— REQUIRED TASK —
From the first line of the data through the line containing "GAP = 0.3 *", return each line exactly.

- - -

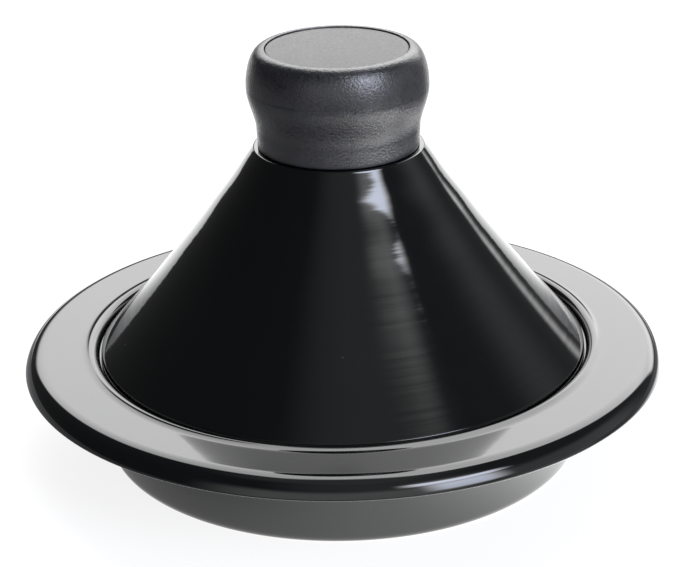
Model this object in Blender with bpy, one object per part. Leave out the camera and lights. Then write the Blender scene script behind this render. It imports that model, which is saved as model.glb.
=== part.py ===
"""Tagine pot: a stoneware cooking dish with a wide flat brim, a conical lid that lifts off it,
and a phenolic knob that one screw holds to the top of the lid.

Units are metres, with +Z up. The origin is the centre of the foot, on the surface that the dish
stands on. Every piece is turned about the Z axis, and touching pieces keep a small gap.
"""
import math

import bmesh
import bpy

# ---- driving dimensions --------------------------------------------------------------------
MM = 0.001
GAP = 0.3 * MM                      # clearance between pieces that touch

BRIM_RADIUS = 135 * MM              # outermost edge of the dish, a sharp lower corner
BRIM_TOP = 45.2 * MM                # brim's flat top
BRIM_ROLL = ((12 * MM, 0, 12), (7.4 * MM, 12, 54), (11 * MM, 54, 77))
                                    # rolled outer edge: radius, and degrees turned at its ends
BEAD_TILT = 24                      # steepest slope, in degrees, of the bead round the lid's seat
GALLERY_RADIUS = 104.2 * MM         # wall of the recess that the lid's foot sits in
LEDGE_TOP = 41.8 * MM               # floor of that recess
WELL_RADIUS = 94.6 * MM             # inside of the cooking well
BODY_FOOT_RADIUS = 101.3 * MM       # outside of the body, just above the foot
BODY_NECK_RADIUS = 99.6 * MM        # outside of the body, under the brim
FLOOR_TOP = 8.5 * MM                # inside floor of the well

LID_FOOT_RADIUS = 103 * MM
LID_WALL = 5.6 * MM                 # thickness of the cone, measured square to its face
SHOULDER_RADIUS = 34.4 * MM         # flat land that the knob stands on
SHOULDER_TOP = 131.6 * MM

KNOB_FOOT_RADIUS = 33.4 * MM
KNOB_NECK_RADIUS = 33.7 * MM
KNOB_CROWN_RADIUS = 37.5 * MM       # widest, at the mould's parting line
KNOB_PARTING = 157.4 * MM
KNOB_TOP = 173 * MM
KNOB_POCKET_RADIUS = 28.5 * MM
DISC_RADIUS = 29.2 * MM
DISC_THICKNESS = 2.4 * MM
DISC_BELOW_LIP = 0.5 * MM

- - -

— EXPECTED ANSWER —
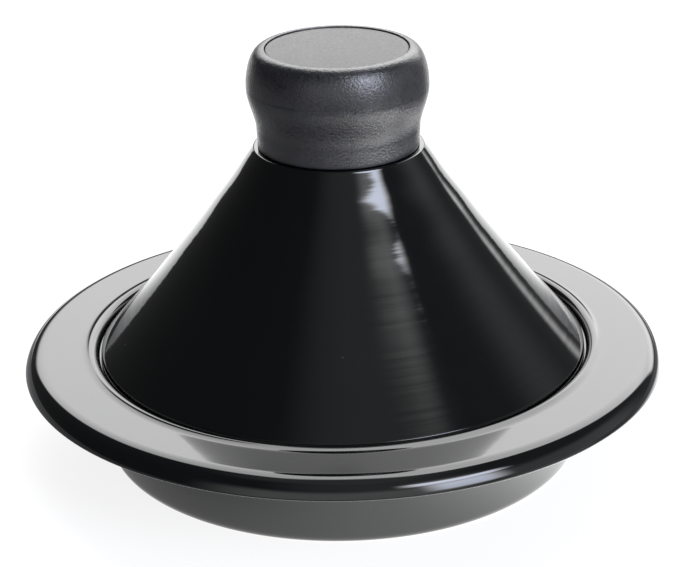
Model this object in Blender with bpy, one object per part. Leave out the camera and lights. Then write the Blender scene script behind this render. It imports that model, which is saved as model.glb.
=== part.py ===
"""Tagine pot: a stoneware cooking dish with a wide flat brim, a conical lid that lifts off it,
and a phenolic knob that one screw holds to the top of the lid.

Units are metres, with +Z up. The origin is the centre of the foot, on the surface that the dish
stands on. Every piece is turned about the Z axis, and touching pieces keep a small gap.
"""
import math

import bmesh
import bpy

# ---- driving dimensions --------------------------------------------------------------------
MM = 0.001
GAP = 0.3 * MM                      # clearance between pieces that touch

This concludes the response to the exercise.